Ecologists describe conundrums of this nature as an “ecological trap”:
improved habitat serves as “bait” while management actions that created the
improvement impose a “snap” at their moment of application.

Is there a way out of this ecological trap?  I believe there are adjustments
to prairie management at the Runkel Preserve that can be taken to maintain
success in restoring prairie vegetation while minimizing mortality of
insects attracted to the restored vegetation.  Two adjustments that could be
implemented at the Runkel Preserve are division of burn units (discussed
above) and the use of prescribed grazing.  Prairie ecosystems developed over
thousands of years under the influence of fire and grazing, but prairie
management efforts in Midwest nature preserves over the past 40 years have
depended heavily on the use of fire without grazing.  Lacking suppression by
grazing animals, brush encroachment onto prairie preserves has become a
severe problem in many places.  Periodic fire is partially successful at
stemming this encroachment, prompting managers to apply it with increasing
frequency in an effort to contain the worsening problem.  Reintroduction of
grazing to prairie preserves would help solve this problem, but not simply
by a return to the chronic, heavy grazing pressure from which the preserves
were rescued earlier in their history.  Scientifically calculated doses of
grazing pressure, adjusted for stocking rate and duration and coordinated
with prescribed burns in ways that mimic natural disturbance, offer an
ecologically viable and more insect-friendly alternative to our present
dependence on fire-only treatments.  The DNR is presently engaged in this
initiative through support of patch-burn grazing studies in southern Iowa
and through support of improved grazing practices on selected
prairie-pastures in northwest Iowa.  However, not all prairie
conservationists are convinced that grazing can be beneficial (pointing to
abundant examples of abusive grazing on private pastures); this skepticism
will need to be overcome if universal support of this initiative is desired.

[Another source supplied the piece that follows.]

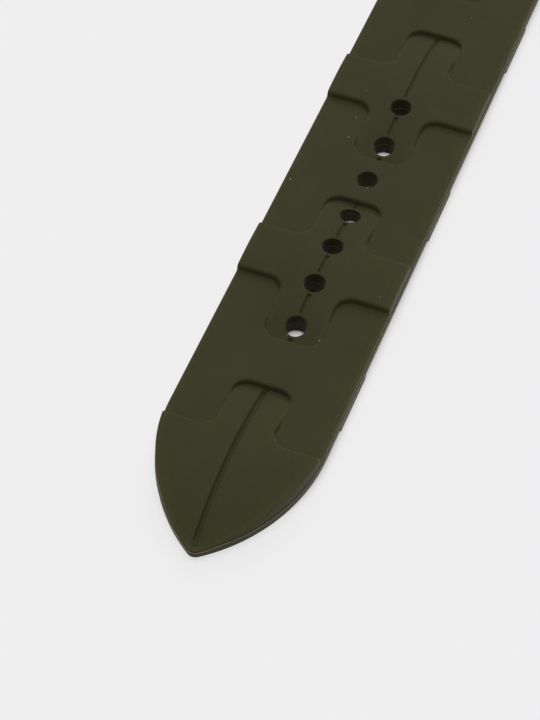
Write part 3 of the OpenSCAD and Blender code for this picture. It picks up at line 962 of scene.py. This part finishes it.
def link(name, start, start_radius, end, end_radius, low, high, edge, place):
    """A flat link across the strap round two circles in Y and Z, with rounded edges."""
    span = np.array(end) - start
    way = math.atan2(span[1], span[0])
    spread = math.acos((start_radius - end_radius) / np.linalg.norm(span))
    turns = [(start, start_radius, way + spread, way + 2 * math.pi - spread),
             (end, end_radius, way - spread, way + spread)]
    curve = [(edge * (1 - math.sin(a)), edge * (1 - math.cos(a))) for a in ROUND_STEPS]
    rows = [(low + x, inset) for x, inset in curve[::-1]]
    rows += [(high - x, inset) for x, inset in curve]
    loops = []
    for x, inset in rows if edge else [(low, 0), (high, 0)]:
        loops.append([(x, centre[0] + (radius - inset) * math.cos(a),
                       centre[1] + (radius - inset) * math.sin(a))
                      for centre, radius, first, last in turns
                      for a in np.linspace(first, last, 25)])
    return loft(name, loops, place)


def rounded_rod(low, high, radius, edge):
    """Profile of a rod along X with rounded ends."""
    rows = [(low + edge * (1 - math.sin(a)), radius - edge * (1 - math.cos(a)))
            for a in ROUND_STEPS[::-1]]
    return rows + [(low + high - x, r) for x, r in rows[::-1]]


# Angles in degrees past which an edge looks hard
RUBBER_EDGE = 38
METAL_EDGE = 35


def shade(obj, angle):
    """Smooth shading, with a hard edge where faces meet at more than an angle."""
    mesh = obj.data
    mesh.polygons.foreach_set("use_smooth", np.ones(len(mesh.polygons), bool))
    mesh.set_sharp_from_angle(angle=math.radians(angle))


# Materials

class StrapColours(bpy.types.PropertyGroup):
    silicone: paint("Silicone", "Olive of the moulded silicone", "#32331B")
    # The edge tint is partly real wear and partly a painted highlight where the edges catch the
    # light
    wear_and_highlight: paint("Edge tint", "Paler brown along the edges", "#4F4729")
    # The flash colour is paler than the thin rubber alone, a painted highlight along the
    # parting line's ridge
    flash_and_highlight: paint("Flash", "Thin rubber left along the parting line", "#75715A")
    lint: paint("Lint", "Specks of lint on the silicone", "#CFCFC0")
    buckle_steel: paint("Buckle steel", "Brushed stainless steel", "#C9CBCC")
    bar_steel: paint("Bar steel", "Turned stainless steel", "#C4C6C8")
    spring_wire: paint("Spring wire", "Drawn spring wire", "#8E9297")
    floor: paint("Floor", "Pale ground under the strap", "#EFEFEF")
    floor_glow: FloatProperty(name="Floor glow", description="Share of its own light in it",
                              default=0.8, min=0.0, max=1.0)


def shader(name):
    """A new material with a Principled shader: the material, its tree and that node."""
    material = bpy.data.materials.new(name)
    material.use_nodes = True
    tree = material.node_tree
    return material, tree, tree.nodes["Principled BSDF"]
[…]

Nonetheless, I believe that prescribed grazing can have a positive role in
managing prairie preserves and look forward to an expansion of the DNR’s
current effort.



In closing, I hope this note helps to answer questions that concerned people
have about this year’s burn at Sylvan Runkel Preserve.  It had a disruptive
effect on the Loess Hills Seminar and burned nearly all of the prairie
within the Preserve, including the habitat containing the then-known
population of the Nevada Buckmoth.  Its large burn effect within in the
preserve may have been mitigated by the presence of extensive prairie
remnants in the landscape adjacent to the preserve, but the patchiness of
buckmoth host plants makes this interpretation more difficult, although the
late-breaking discovery of at least one off-site population is encouraging.
It is evident that prairie management on the preserve and surrounding
wildlife area has promoted prairie vegetation and produced attractive
habitat for the buckmoth and a variety of other prairie organisms, but it
has also established an ecological trap that requires consideration of
adjustments to prairie management in the preserve.  Discussion has already
started and will continue.  Your understanding, support, and constructive
criticism will help this process along.